Halk bölgeden sürülür!
Cilo Sat Buzulları’nı turizm adı altında sermaye hizmetine koşmak doğal yaşama vurulan en büyük darbelerden birisi. Cilo Dağları ve buzullarına dönük süren çok yönlü saldırı bölge halkını yaşadığı alanlardan sürülmesiyle devam edeceği bugüne kadar dünya da yaşanan birçok örnekte yaşanmıştır. Afrika’da, Batılı turistlere ‘safari turizmi’ yaptırmak için bütün bir bölge boşaltılıp, kabilelerin silah zoruyla göç ettirildiği bilinen bir gerçektir. Cilo’da yapılanda bunun ötesinde birçok yönü olmasına rağmen sermayenin bölgedeki muradı genişletilerek bölgenin tamamen sermaye eliyle yağmalanmak istendiğini gösteriyor.
72 milyon m2 maden sahası
Madenlerle kuşatılmaya devam edilen Colemerg’de 2020 ağustos ayında 72 milyon metre kare doğal alan içinde bulunan 5 bölge için ihale yapılmıştı. İhaleye çıkan 5 bölgenin tamamı şirketlerin yaptığı noktasal taleplerdi. Cilo Sat Gölleri ve Korgan köyü, Derecik’teki Govend Dağı ile kent merkezine bağlı Ördekli (Kotranis) köyü vadisi ve Nebirnav Yaylası maden bölgesi olarak belirlenirken, bu bölgelerde madencilik başlaması halinde neler yaşanacağı bilinene bir durum.
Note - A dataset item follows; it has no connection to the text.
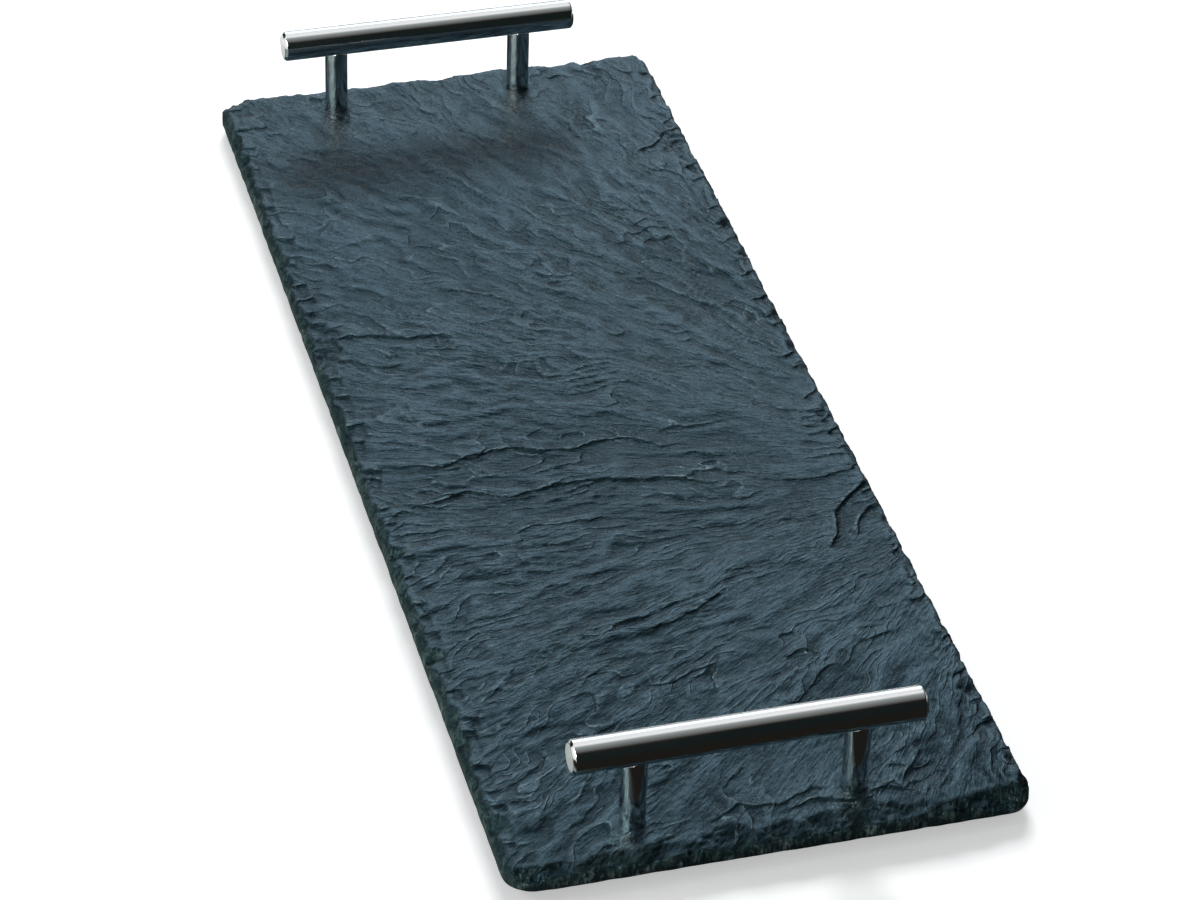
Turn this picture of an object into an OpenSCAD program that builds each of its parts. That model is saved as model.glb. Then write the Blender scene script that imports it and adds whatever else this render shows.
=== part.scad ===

Colemerg için hazırlanan MTA raporlarında; krom, kurşun, çinko, bakır, titanyum vd. madenler bulunduğu belirtilirken, çinko ve kurşun rezervinin 40 milyon ton olduğu iddia edilirken, bir yandan Wan’a diğer yandan Şirnex’e kadar uzanan bölge tamamen yağmalanmaya hazırlanılıyor.
Buzulların yarısı eridi
Cilo Dağları’nın eteklerinde büyük vadi buzulunun, son 31 yılda yüzde 48 eridiği tespit edilirken en büyük erime ise son 10 yılda yaşandı. 2021 yılında ‘kesin korunacak hassas alan’ kapsamına alındığı ilan edilen buzullarla ilgili çalışma yürüten bilim insanları, buzullarda yaşanan felaketi yıllardır gözler önüne seren çalışmalar yapıyor. Hakkari Üniversitesi’nden Prof. Dr. Mehmet Nuri Bodur yaptığı bir açıklamada, “Türkiye’de buzulların yaşının yaklaşık 1-2 milyon yıl olduğunu yapılan incelemelerden biliyoruz. Yaptığımız son gözlemler sonucunda buzullardaki erime sürecinin hızlandığını görüyoruz. Bunun da bölgesel olarak mikro iklim, ekosistem, bitki örtüsü ile tarım ve hayvancılık açısından büyük etkilerinin olduğunu söyleyebiliriz” diye belirtmişti.
Festival ikiyüzlülüğün parçası
Kutuplarda buzulların erime sürecinin inanılmaz bir hızla sürdüğü ve yakın gelecekte dünyanın birçok bölgesinde kentlerin sular altında kalacağı ve milyonlarca insanın bu nedenle göç etmek zorunda kalacağı tespitleri yapılıyor. Bununla birlikte milyonlarca hektar tarım arazisi deniz sularıyla kaplanacağı ve bu durumun dünyada gıda krizini büyüterek yine milyonlarca insanın açlıktan öleceği gerçeği ile yüz yüzeyiz. Bu süreç hızla gelişirken doğal alanların mutlak korunması gerekirken, Cilo Sat Gölleri’nin de içinde bulunduğu bölge hem milli park, hem turizm alanı hem de maden sahası olarak işaretlenmiş durumda. Türkiye’de iki yüzlüğün önemli bir parçası olan ve bunu büyütmek amacıyla bir yandan halkta rıza üretmeye çalışan iktidar, diğer yandan güvenlikçi söylemlerle bölge halkına aba altında sopa göstermeye çalışıyor.